The Federal Communications Commission (FCC) has voted to block state-owned China Unicom from the U.S. market, adding to a growing list of Chinese telecommunication carriers ejected from operating on U.S. soil over national security concerns.
The FCC decision gives the firm 60 days to cease domestic and international services.
The agency first granted China Unicom Americas operating authority two decades ago. But the national security landscape has shifted since then, according to FCC Chairwoman Jessica Rosenworcel.
“There has been mounting evidence—and with it, a growing concern—that Chinese state-owned carriers pose a real threat to the security of our telecommunications networks,” she said in a statement.
China Unicom’s Beijing operation is the official and only communication service partner for the 2022 Beijing Winter Olympic Games, which are set to open on Feb. 4. Over the past year, it has partnered with Huawei—another Chinese telecom provider that the FCC has labeled as a security threat and is subject to U.S. sanctions—to build 5G networks in preparation for the Beijing games.
The FCC flagged China Unicom’s state ownership and its compliance with Chinese cybersecurity law, which it stated could allow the company to be used as an espionage tool and give Beijing opportunities to “access, store, disrupt, and/or misroute U.S. communications.”

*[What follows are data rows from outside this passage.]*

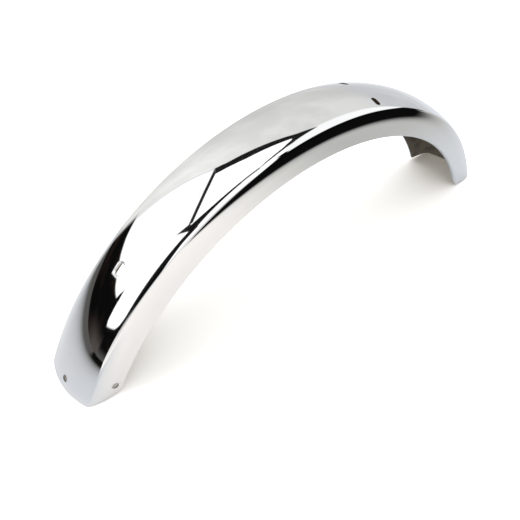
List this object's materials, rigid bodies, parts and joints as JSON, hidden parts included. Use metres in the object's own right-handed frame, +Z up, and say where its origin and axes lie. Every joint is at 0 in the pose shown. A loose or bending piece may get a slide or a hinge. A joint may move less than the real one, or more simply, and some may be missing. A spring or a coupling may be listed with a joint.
{
  "type": "motorcycle front mudguard",
  "caption": "One-piece chromed steel front mudguard for a light motorcycle: a long arc with a shallow crown, plain skirts, turned-in lips and bolt holes.",
  "frame": {"origin": "on the floor, midway between the two ends and midway across the wheel", "axes": "+X along the wheel towards the front end, +Y along the wheel's axis, +Z up; the wheel's axis lies 119.6 mm below the floor"},
  "size_m": [0.5502, 0.0724, 0.1804],
  "materials": {
    "chrome": "bright chrome plate on pressed steel, with fine wiping scratches; duller and slightly brown inside"
  },
  "bodies": {
    "root": {"mudguard_shell": "chrome"}
  },
  "joints": []
}
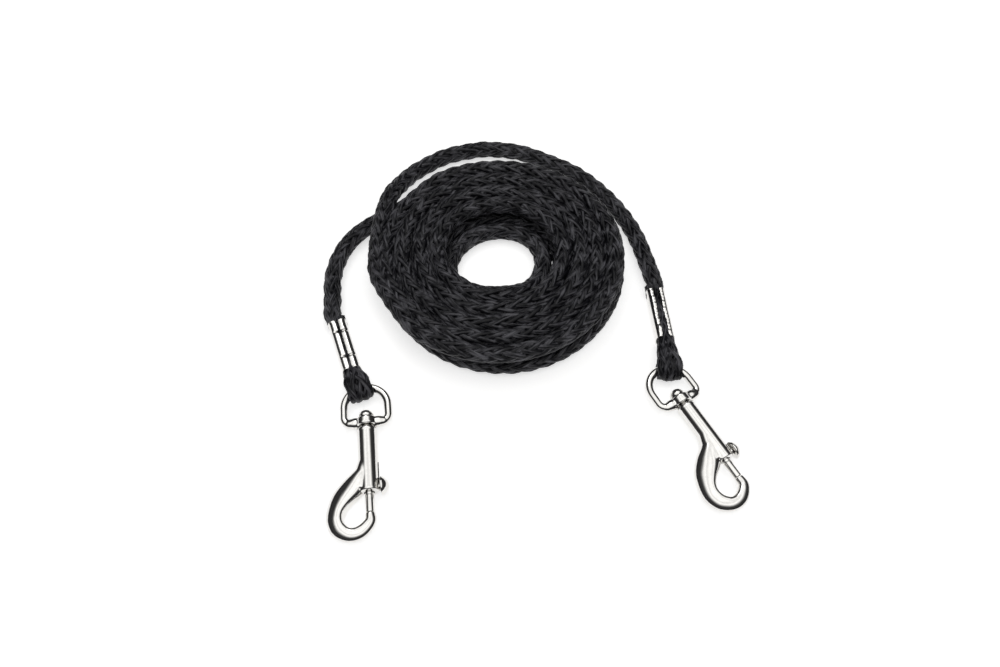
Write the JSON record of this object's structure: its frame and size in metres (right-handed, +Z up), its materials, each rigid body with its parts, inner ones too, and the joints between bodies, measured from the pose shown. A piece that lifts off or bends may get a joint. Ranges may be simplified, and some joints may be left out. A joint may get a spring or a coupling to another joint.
{
  "type": "training leash",
  "caption": "Braided cord training leash, coiled, each end with a crimped loop and a swivel bolt snap, for clipping to a collar or to itself.",
  "frame": {"origin": "on the plane the leash lies on, at the middle of the box round its two sets of metal hardware, which are the two ferrules, eyes and snaps", "axes": "+Z up from the plane the leash lies on; +Y from the snaps towards the coil; +X from the left snap to the right one"},
  "size_m": [0.1519, 0.1793, 0.014],
  "materials": {
    "black_cord": "braided, slightly glossy filament",
    "nickel_plate": "polished nickel plate",
    "spring_steel": "drawn wire"
  },
  "bodies": {
    "lead": {"cord_coil": "black_cord", "cord_lead_left": "black_cord", "cord_core_left": "black_cord", "cord_tail_left": "black_cord", "cord_loop_left": "black_cord", "cord_lead_right": "black_cord", "cord_core_right": "black_cord", "cord_tail_right": "black_cord", "cord_loop_right": "black_cord", "ferrule_left": "nickel_plate", "ferrule_right": "nickel_plate"},
    "eye_left": {"swivel_eye_left": "nickel_plate"},
    "snap_left": {"snap_body_left": "nickel_plate", "bolt_spring_left": "spring_steel"},
    "bolt_left": {"snap_bolt_left": "nickel_plate", "thumb_knob_left": "nickel_plate"},
    "eye_right": {"swivel_eye_right": "nickel_plate"},
    "snap_right": {"snap_body_right": "nickel_plate", "bolt_spring_right": "spring_steel"},
    "bolt_right": {"snap_bolt_right": "nickel_plate", "thumb_knob_right": "nickel_plate"}
  },
  "joints": [
    {"name": "eye_swing_left", "type": "hinge", "parent": "lead", "child": "eye_left", "pos_m": [-0.05984, 0.00639, 0.0037], "axis": [-0.9161, -0.401, 0], "range_deg": [0, 85]},
    {"name": "snap_swivel_left", "type": "hinge", "parent": "eye_left", "child": "snap_left", "pos_m": [-0.0557, -0.0089, 0.0037], "axis": [-0.1253, 0.9921, 0], "continuous": true},
    {"name": "bolt_slide_left", "type": "slide", "parent": "snap_left", "child": "bolt_left", "axis": [-0.1253, 0.9921, 0], "range_m": [0, 0.0068], "stiffness_N_per_m": 150, "springref_m": -0.004, "deforming": ["bolt_spring_left"]},
    {"name": "eye_swing_right", "type": "hinge", "parent": "lead", "child": "eye_right", "pos_m": [0.05186, 0.01501, 0.0037], "axis": [-0.9999, 0.0112, 0], "range_deg": [0, 85]},
    {"name": "snap_swivel_right", "type": "hinge", "parent": "eye_right", "child": "snap_right", "pos_m": [0.0557, 0, 0.0037], "axis": [-0.4756, 0.8797, 0], "continuous": true},
    {"name": "bolt_slide_right", "type": "slide", "parent": "snap_right", "child": "bolt_right", "axis": [-0.4756, 0.8797, 0], "range_m": [0, 0.0068], "stiffness_N_per_m": 150, "springref_m": -0.004, "deforming": ["bolt_spring_right"]}
  ]
}
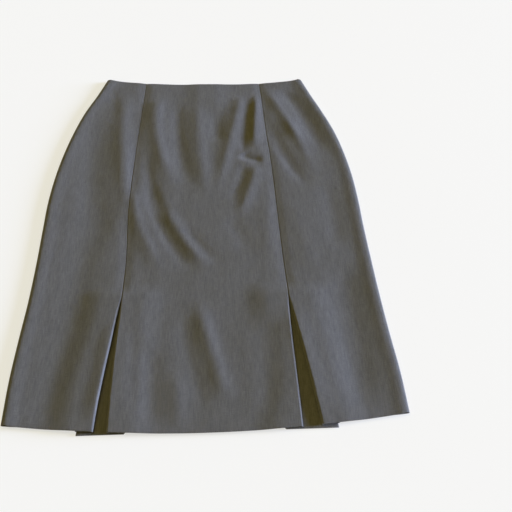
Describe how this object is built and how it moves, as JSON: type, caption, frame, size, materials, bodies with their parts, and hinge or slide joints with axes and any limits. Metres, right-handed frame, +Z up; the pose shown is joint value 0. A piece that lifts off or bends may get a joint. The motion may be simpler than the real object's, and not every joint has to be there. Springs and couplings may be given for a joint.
{
  "type": "pleated midi skirt",
  "caption": "Straight midi skirt laid flat, front up: panelled front with an inverted kick pleat in each front seam, plain back and a concealed centre-back zip.",
  "frame": {"origin": "middle of the laid skirt's box, on the surface it rests on", "axes": "+Y from the hem to the waist, +X towards the wearer's left side, +Z up out of the front"},
  "size_m": [0.5518, 0.6612, 0.008],
  "materials": {
    "worsted": "fine mid-grey melange worsted twill, soft sheen along the folds, faint darker and lighter yarns lengthwise",
    "zip_tape": "dull grey woven tape",
    "zip_coil": "grey nylon coil",
    "zip_metal": "grey enamelled zinc, satin"
  },
  "bodies": {
    "skirt": {"centre_front": "worsted", "side_front_right": "worsted", "side_front_left": "worsted", "pleat_underlay_right": "worsted", "pleat_underlay_left": "worsted", "back_right": "worsted", "back_left": "worsted", "zip_tape_right": "zip_tape", "zip_tape_left": "zip_tape", "zip_chain": "zip_coil", "zip_slider": "zip_metal"},
    "pull_tab": {"zip_pull_tab": "zip_metal"}
  },
  "joints": [
    {"name": "pull_tab_hinge", "type": "hinge", "parent": "skirt", "child": "pull_tab", "pos_m": [0, 0.3005, 0.0012], "axis": [1, 0, 0], "range_deg": [0, 170]}
  ]
}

Over the course of the investigation, China Unicom Americas had multiple opportunities to make its case, but its responses have consistently been “incomplete, misleading, or incorrect,” Rosenworcel said.
“The company is highly likely to be forced to comply with Chinese government requests—including the disclosure of communications by American citizens—without sufficient legal protections and independent judicial oversight,” FCC Commissioner Geoffrey Starks said in a statement, noting that the company’s failure to provide accurate and truthful information to the commission has demonstrated that it “simply cannot be trusted” to provide services in the United States.

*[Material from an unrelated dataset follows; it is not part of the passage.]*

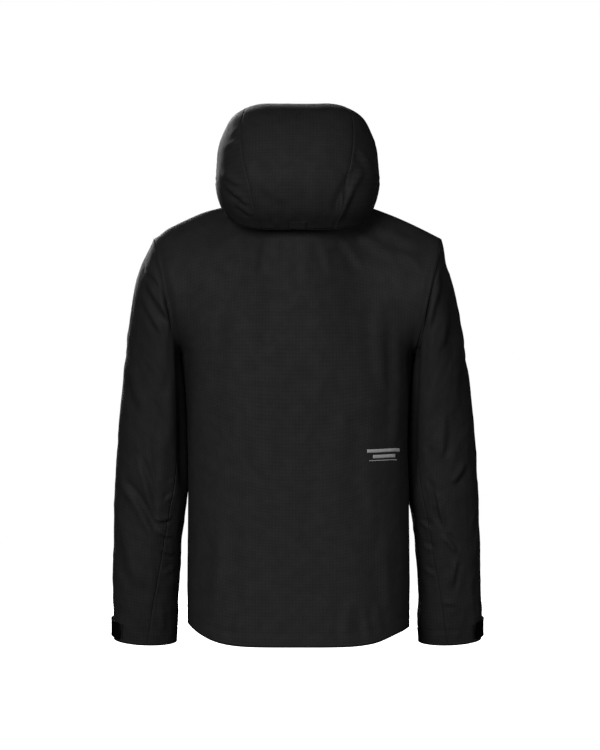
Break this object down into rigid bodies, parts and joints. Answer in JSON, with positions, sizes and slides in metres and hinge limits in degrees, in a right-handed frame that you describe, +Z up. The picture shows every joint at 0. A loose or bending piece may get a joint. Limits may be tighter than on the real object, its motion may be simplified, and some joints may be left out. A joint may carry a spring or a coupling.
{
  "type": "hardshell jacket",
  "caption": "Hooded waterproof shell jacket hanging upright, with a full front zip, zipped hand pockets, cuff tabs and a drawcord hem.",
  "frame": {"origin": "inside the centre back of the neck, at the hanger loop's gap", "axes": "+Z up, +Y out of the back of the jacket, +X towards the wearer's left sleeve"},
  "size_m": [0.6464, 0.3235, 0.9362],
  "materials": {
    "shell_fabric": "matte ripstop",
    "lining_fabric": "matte knit backer",
    "binding": "elastic binding",
    "zip_tape": "laminated tape",
    "zip_plastic": "moulded coil",
    "painted_slider": "satin black paint",
    "puller_rubber": "soft matte",
    "cuff_tab": "moulded tab",
    "hook_and_loop": "brushed loops",
    "spring_steel": "bright wire",
    "cord_lock_plastic": "moulded",
    "cord": "braided elastic",
    "reflective_film": "reflective grey film",
    "webbing": "woven tape"
  },
  "bodies": {
    "shell": {"back_panel": "shell_fabric", "front_panel_left": "shell_fabric", "front_panel_right": "shell_fabric", "collar_front_left": "shell_fabric", "collar_front_right": "shell_fabric", "collar_neck_panel": "shell_fabric", "inner_collar": "lining_fabric", "hem_facing": "lining_fabric", "hem_drawcord": "cord", "storm_flap": "lining_fabric", "zip_tape_left": "zip_tape", "zip_tape_right": "zip_tape", "zip_coil_left": "zip_plastic", "zip_coil_right": "zip_plastic", "zip_retainer_box": "zip_plastic", "zip_top_stops": "painted_slider", "zip_garage": "lining_fabric", "pocket_zip_tape_left": "zip_tape", "pocket_zip_tape_right": "zip_tape", "pocket_zip_coil_left": "zip_plastic", "pocket_zip_coil_right": "zip_plastic", "pocket_bag_left": "lining_fabric", "pocket_bag_right": "lining_fabric", "hanger_loop": "webbing", "neck_label": "webbing", "reflective_mark": "reflective_film", "cord_lock_left": "cord_lock_plastic", "cord_lock_right": "cord_lock_plastic", "cord_lock_spring_left": "spring_steel", "cord_lock_spring_right": "spring_steel"},
    "hood": {"hood_centre_panel": "shell_fabric", "hood_side_left": "shell_fabric", "hood_side_right": "shell_fabric", "hood_peak": "shell_fabric", "hood_edge_binding": "binding", "hood_back_tab": "webbing"},
    "sleeve_left": {"sleeve_upper_left": "shell_fabric", "sleeve_under_left": "shell_fabric", "cuff_facing_left": "lining_fabric", "cuff_loop_patch_left": "hook_and_loop"},
    "cuff_tab_left": {"cuff_tab_left": "cuff_tab", "cuff_hook_patch_left": "hook_and_loop"},
    "pocket_slider_left": {"pocket_slider_left": "painted_slider"},
    "pocket_puller_left": {"pocket_puller_left": "puller_rubber"},
    "cord_lock_button_left": {"cord_lock_button_left": "cord_lock_plastic"},
    "sleeve_right": {"sleeve_upper_right": "shell_fabric", "sleeve_under_right": "shell_fabric", "cuff_facing_right": "lining_fabric", "cuff_loop_patch_right": "hook_and_loop"},
    "cuff_tab_right": {"cuff_tab_right": "cuff_tab", "cuff_hook_patch_right": "hook_and_loop"},
    "pocket_slider_right": {"pocket_slider_right": "painted_slider"},
    "pocket_puller_right": {"pocket_puller_right": "puller_rubber"},
    "cord_lock_button_right": {"cord_lock_button_right": "cord_lock_plastic"},
    "zip_slider": {"zip_slider": "painted_slider"},
    "zip_puller": {"zip_puller": "puller_rubber"}
  },
  "joints": [
    {"name": "hood_fold", "type": "hinge", "parent": "shell", "child": "hood", "pos_m": [0, 0.036, -0.022], "axis": [-1, 0, 0], "range_deg": [0, 65]},
    {"name": "sleeve_swing_left", "type": "hinge", "parent": "shell", "child": "sleeve_left", "pos_m": [0.225, -0.088, -0.127], "axis": [-0.9759, 0, 0.2181], "range_deg": [-15, 45]},
    {"name": "sleeve_swing_right", "type": "hinge", "parent": "shell", "child": "sleeve_right", "pos_m": [-0.225, -0.088, -0.127], "axis": [-0.9759, 0, -0.2181], "range_deg": [-15, 45]},
    {"name": "zip_slide", "type": "slide", "parent": "shell", "child": "zip_slider", "axis": [0, 0.0715, 0.9974], "range_m": [-0.7, 0]},
    {"name": "zip_puller_swing", "type": "hinge", "parent": "zip_slider", "child": "zip_puller", "pos_m": [0, -0.18925, 0.03287], "axis": [-1, 0, 0], "range_deg": [0, 150]},
    {"name": "pocket_slide_left", "type": "slide", "parent": "shell", "child": "pocket_slider_left", "axis": [-0.055, -0.0173, 0.9983], "range_m": [-0.1331, 0]},
    {"name": "pocket_puller_swing_left", "type": "hinge", "parent": "pocket_slider_left", "child": "pocket_puller_left", "pos_m": [0.15304, -0.1915, -0.3054], "axis": [-0.7937, -0.6059, -0.0543], "range_deg": [0, 150]},
    {"name": "pocket_slide_right", "type": "slide", "parent": "shell", "child": "pocket_slider_right", "axis": [0.055, -0.0173, 0.9983], "range_m": [-0.1331, 0]},
    {"name": "pocket_puller_swing_right", "type": "hinge", "parent": "pocket_slider_right", "child": "pocket_puller_right", "pos_m": [-0.15304, -0.1915, -0.3054], "axis": [-0.7937, 0.6059, 0.0543], "range_deg": [0, 150]},
    {"name": "cuff_tab_peel_left", "type": "hinge", "parent": "sleeve_left", "child": "cuff_tab_left", "pos_m": [0.29108, -0.1944, -0.6768], "axis": [0.0045, -0.1162, -0.9932], "range_deg": [0, 70]},
    {"name": "cuff_tab_peel_right", "type": "hinge", "parent": "sleeve_right", "child": "cuff_tab_right", "pos_m": [-0.29108, -0.1944, -0.6768], "axis": [0.0045, 0.1162, 0.9932], "range_deg": [0, 70]},
    {"name": "cord_lock_press_left", "type": "slide", "parent": "shell", "child": "cord_lock_button_left", "axis": [0, 0, -1], "range_m": [0, 0.0035], "stiffness_N_per_m": 300, "springref_m": -0.002, "deforming": ["cord_lock_spring_left"]},
    {"name": "cord_lock_press_right", "type": "slide", "parent": "shell", "child": "cord_lock_button_right", "axis": [0, 0, -1], "range_m": [0, 0.0035], "stiffness_N_per_m": 300, "springref_m": -0.002, "deforming": ["cord_lock_spring_right"]}
  ]
}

China Telecom Americas didn’t respond to a request from The Epoch Times for comment. In a June 2020 filing to the FCC, it stated that the company had “a two-decade track record as a valuable contributor to U.S. telecommunications markets, a good record of compliance with its FCC regulatory obligations, and a demonstrated willingness to cooperate with U.S. law enforcement agencies.”
By exploiting existing network vulnerabilities, the regime was able to monitor and intercept communications of U.S. mobile users while they traveled abroad. The number of individuals targeted is in the tens of thousands, according to the report. China Unicom refuted the report findings.
In November, another provider China Telecom America had sought to block an FCC ban by challenging the order at a federal appeals court, which the court dismissed. Despite this, China Telecom told the FCC that it would continue most of its U.S. operations, arguing that its business-focused services were not caught under the order. Rosenworcel, in response, told the company’s lawyer that the commission will “pursue all available remedies” to ensure its exit, according to a Dec. 30 letter.
Starks said China Unicom Americas can still offer data center services to U.S. customers even after the loss of license. The commission is planning to issue a consumer guide in English, simplified Chinese, and traditional Chinese on its website to alert users of alternatives, the agency stated.